PROBLEM TO WORK ON — Read the data and repeat it in full, exactly.
— begin SUPPLIED DATA —
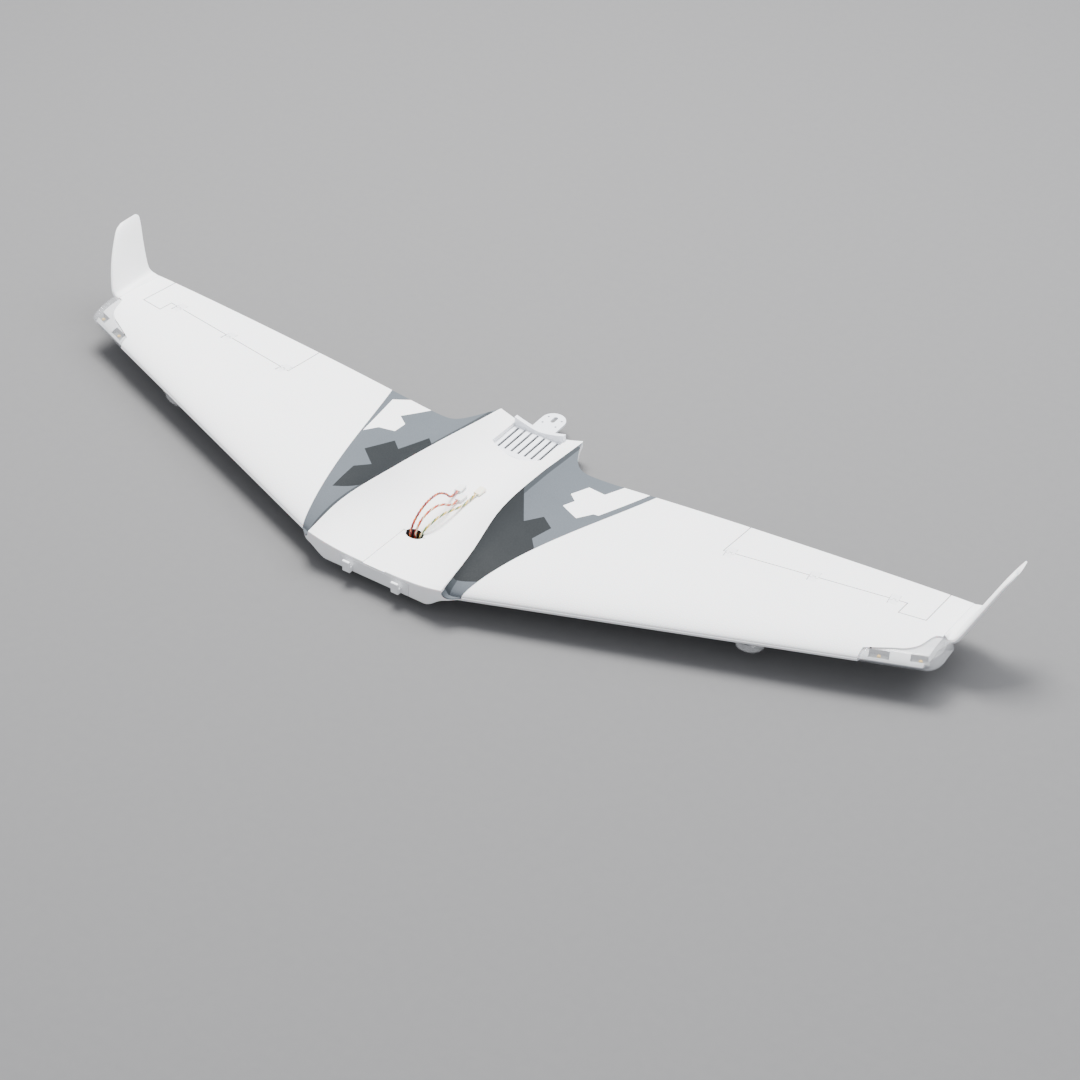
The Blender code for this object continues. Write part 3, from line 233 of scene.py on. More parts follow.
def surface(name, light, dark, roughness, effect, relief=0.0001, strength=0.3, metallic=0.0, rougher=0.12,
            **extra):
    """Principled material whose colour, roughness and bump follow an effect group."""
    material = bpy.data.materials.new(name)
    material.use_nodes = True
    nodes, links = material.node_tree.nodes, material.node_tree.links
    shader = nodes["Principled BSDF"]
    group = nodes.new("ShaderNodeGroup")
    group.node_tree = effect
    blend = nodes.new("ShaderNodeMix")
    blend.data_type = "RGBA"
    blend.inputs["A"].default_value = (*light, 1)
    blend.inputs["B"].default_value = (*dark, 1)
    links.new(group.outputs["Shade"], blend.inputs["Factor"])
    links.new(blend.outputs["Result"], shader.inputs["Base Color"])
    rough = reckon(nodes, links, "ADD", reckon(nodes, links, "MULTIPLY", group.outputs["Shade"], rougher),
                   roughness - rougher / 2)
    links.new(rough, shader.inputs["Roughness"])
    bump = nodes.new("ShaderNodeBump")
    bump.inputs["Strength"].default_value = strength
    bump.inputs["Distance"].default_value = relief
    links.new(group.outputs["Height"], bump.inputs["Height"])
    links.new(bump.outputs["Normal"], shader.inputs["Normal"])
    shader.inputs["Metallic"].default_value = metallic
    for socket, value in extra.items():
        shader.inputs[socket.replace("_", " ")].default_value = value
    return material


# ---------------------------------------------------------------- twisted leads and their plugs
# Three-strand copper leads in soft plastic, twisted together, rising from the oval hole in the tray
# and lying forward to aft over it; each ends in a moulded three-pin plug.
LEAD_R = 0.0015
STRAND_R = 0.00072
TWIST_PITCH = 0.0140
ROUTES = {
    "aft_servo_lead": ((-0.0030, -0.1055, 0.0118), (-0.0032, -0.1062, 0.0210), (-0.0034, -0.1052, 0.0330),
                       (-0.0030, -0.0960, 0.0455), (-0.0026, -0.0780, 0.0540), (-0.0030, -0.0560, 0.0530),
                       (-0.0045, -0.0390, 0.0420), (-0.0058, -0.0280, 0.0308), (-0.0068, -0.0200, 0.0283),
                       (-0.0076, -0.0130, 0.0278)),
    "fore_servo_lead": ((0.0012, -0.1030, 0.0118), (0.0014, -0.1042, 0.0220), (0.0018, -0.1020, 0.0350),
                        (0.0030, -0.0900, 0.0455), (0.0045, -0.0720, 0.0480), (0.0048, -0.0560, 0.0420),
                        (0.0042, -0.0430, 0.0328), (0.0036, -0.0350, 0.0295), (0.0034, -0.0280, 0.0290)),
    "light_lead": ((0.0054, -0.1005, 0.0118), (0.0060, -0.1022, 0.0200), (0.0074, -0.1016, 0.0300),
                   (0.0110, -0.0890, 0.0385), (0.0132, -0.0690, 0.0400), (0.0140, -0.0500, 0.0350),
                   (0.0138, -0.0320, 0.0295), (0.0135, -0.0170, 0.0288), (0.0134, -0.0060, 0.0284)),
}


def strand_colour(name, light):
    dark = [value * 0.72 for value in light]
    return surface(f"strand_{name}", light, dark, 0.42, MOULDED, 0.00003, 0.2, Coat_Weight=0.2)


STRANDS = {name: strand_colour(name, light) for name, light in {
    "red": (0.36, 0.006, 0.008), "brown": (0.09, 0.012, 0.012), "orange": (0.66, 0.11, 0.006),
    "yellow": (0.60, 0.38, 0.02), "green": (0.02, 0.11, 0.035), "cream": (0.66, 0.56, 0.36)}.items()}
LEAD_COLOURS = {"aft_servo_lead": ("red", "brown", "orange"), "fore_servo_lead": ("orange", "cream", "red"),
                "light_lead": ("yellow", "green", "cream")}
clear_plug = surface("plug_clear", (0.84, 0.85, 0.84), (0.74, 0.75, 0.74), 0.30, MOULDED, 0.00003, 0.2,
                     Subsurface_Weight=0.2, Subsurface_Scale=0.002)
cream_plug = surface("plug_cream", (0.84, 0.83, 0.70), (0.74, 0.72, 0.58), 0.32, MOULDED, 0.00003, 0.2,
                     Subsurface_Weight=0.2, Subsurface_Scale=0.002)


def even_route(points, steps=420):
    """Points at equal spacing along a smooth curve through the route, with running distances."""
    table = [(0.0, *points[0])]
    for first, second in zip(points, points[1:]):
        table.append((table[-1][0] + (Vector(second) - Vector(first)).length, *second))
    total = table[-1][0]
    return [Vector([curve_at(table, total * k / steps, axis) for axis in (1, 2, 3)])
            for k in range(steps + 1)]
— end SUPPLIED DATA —
ANSWER TO THIS EXERCISE —
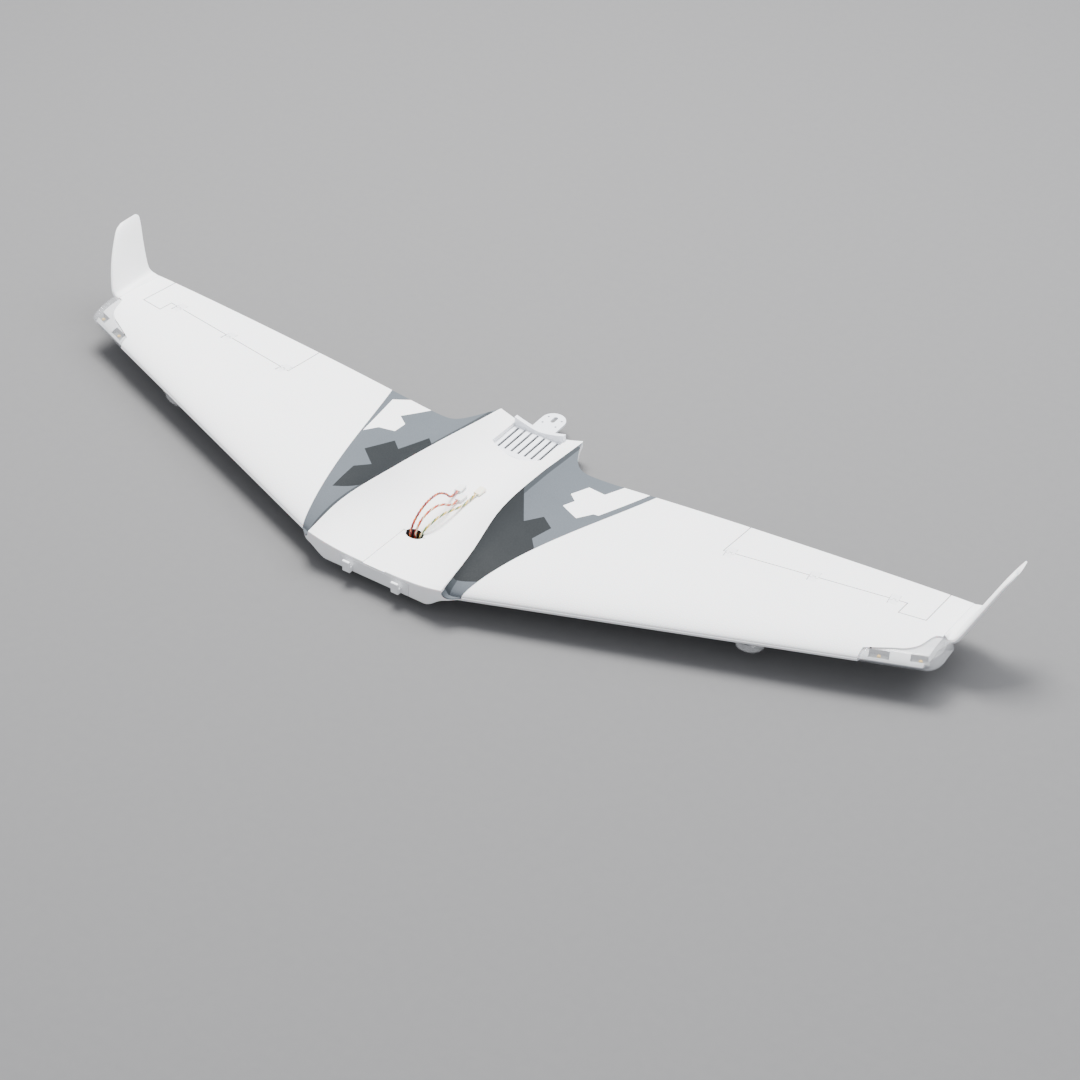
The Blender code for this object continues. Write part 3, from line 233 of scene.py on. More parts follow.
def surface(name, light, dark, roughness, effect, relief=0.0001, strength=0.3, metallic=0.0, rougher=0.12,
            **extra):
    """Principled material whose colour, roughness and bump follow an effect group."""
    material = bpy.data.materials.new(name)
    material.use_nodes = True
    nodes, links = material.node_tree.nodes, material.node_tree.links
    shader = nodes["Principled BSDF"]
    group = nodes.new("ShaderNodeGroup")
    group.node_tree = effect
    blend = nodes.new("ShaderNodeMix")
    blend.data_type = "RGBA"
    blend.inputs["A"].default_value = (*light, 1)
    blend.inputs["B"].default_value = (*dark, 1)
    links.new(group.outputs["Shade"], blend.inputs["Factor"])
    links.new(blend.outputs["Result"], shader.inputs["Base Color"])
    rough = reckon(nodes, links, "ADD", reckon(nodes, links, "MULTIPLY", group.outputs["Shade"], rougher),
                   roughness - rougher / 2)
    links.new(rough, shader.inputs["Roughness"])
    bump = nodes.new("ShaderNodeBump")
    bump.inputs["Strength"].default_value = strength
    bump.inputs["Distance"].default_value = relief
    links.new(group.outputs["Height"], bump.inputs["Height"])
    links.new(bump.outputs["Normal"], shader.inputs["Normal"])
    shader.inputs["Metallic"].default_value = metallic
    for socket, value in extra.items():
        shader.inputs[socket.replace("_", " ")].default_value = value
    return material


# ---------------------------------------------------------------- twisted leads and their plugs
# Three-strand copper leads in soft plastic, twisted together, rising from the oval hole in the tray
# and lying forward to aft over it; each ends in a moulded three-pin plug.
LEAD_R = 0.0015
STRAND_R = 0.00072
TWIST_PITCH = 0.0140
ROUTES = {
    "aft_servo_lead": ((-0.0030, -0.1055, 0.0118), (-0.0032, -0.1062, 0.0210), (-0.0034, -0.1052, 0.0330),
                       (-0.0030, -0.0960, 0.0455), (-0.0026, -0.0780, 0.0540), (-0.0030, -0.0560, 0.0530),
                       (-0.0045, -0.0390, 0.0420), (-0.0058, -0.0280, 0.0308), (-0.0068, -0.0200, 0.0283),
                       (-0.0076, -0.0130, 0.0278)),
    "fore_servo_lead": ((0.0012, -0.1030, 0.0118), (0.0014, -0.1042, 0.0220), (0.0018, -0.1020, 0.0350),
                        (0.0030, -0.0900, 0.0455), (0.0045, -0.0720, 0.0480), (0.0048, -0.0560, 0.0420),
                        (0.0042, -0.0430, 0.0328), (0.0036, -0.0350, 0.0295), (0.0034, -0.0280, 0.0290)),
    "light_lead": ((0.0054, -0.1005, 0.0118), (0.0060, -0.1022, 0.0200), (0.0074, -0.1016, 0.0300),
                   (0.0110, -0.0890, 0.0385), (0.0132, -0.0690, 0.0400), (0.0140, -0.0500, 0.0350),
                   (0.0138, -0.0320, 0.0295), (0.0135, -0.0170, 0.0288), (0.0134, -0.0060, 0.0284)),
}


def strand_colour(name, light):
    dark = [value * 0.72 for value in light]
    return surface(f"strand_{name}", light, dark, 0.42, MOULDED, 0.00003, 0.2, Coat_Weight=0.2)


STRANDS = {name: strand_colour(name, light) for name, light in {
    "red": (0.36, 0.006, 0.008), "brown": (0.09, 0.012, 0.012), "orange": (0.66, 0.11, 0.006),
    "yellow": (0.60, 0.38, 0.02), "green": (0.02, 0.11, 0.035), "cream": (0.66, 0.56, 0.36)}.items()}
LEAD_COLOURS = {"aft_servo_lead": ("red", "brown", "orange"), "fore_servo_lead": ("orange", "cream", "red"),
                "light_lead": ("yellow", "green", "cream")}
clear_plug = surface("plug_clear", (0.84, 0.85, 0.84), (0.74, 0.75, 0.74), 0.30, MOULDED, 0.00003, 0.2,
                     Subsurface_Weight=0.2, Subsurface_Scale=0.002)
cream_plug = surface("plug_cream", (0.84, 0.83, 0.70), (0.74, 0.72, 0.58), 0.32, MOULDED, 0.00003, 0.2,
                     Subsurface_Weight=0.2, Subsurface_Scale=0.002)


def even_route(points, steps=420):
    """Points at equal spacing along a smooth curve through the route, with running distances."""
    table = [(0.0, *points[0])]
    for first, second in zip(points, points[1:]):
        table.append((table[-1][0] + (Vector(second) - Vector(first)).length, *second))
    total = table[-1][0]
    return [Vector([curve_at(table, total * k / steps, axis) for axis in (1, 2, 3)])
            for k in range(steps + 1)]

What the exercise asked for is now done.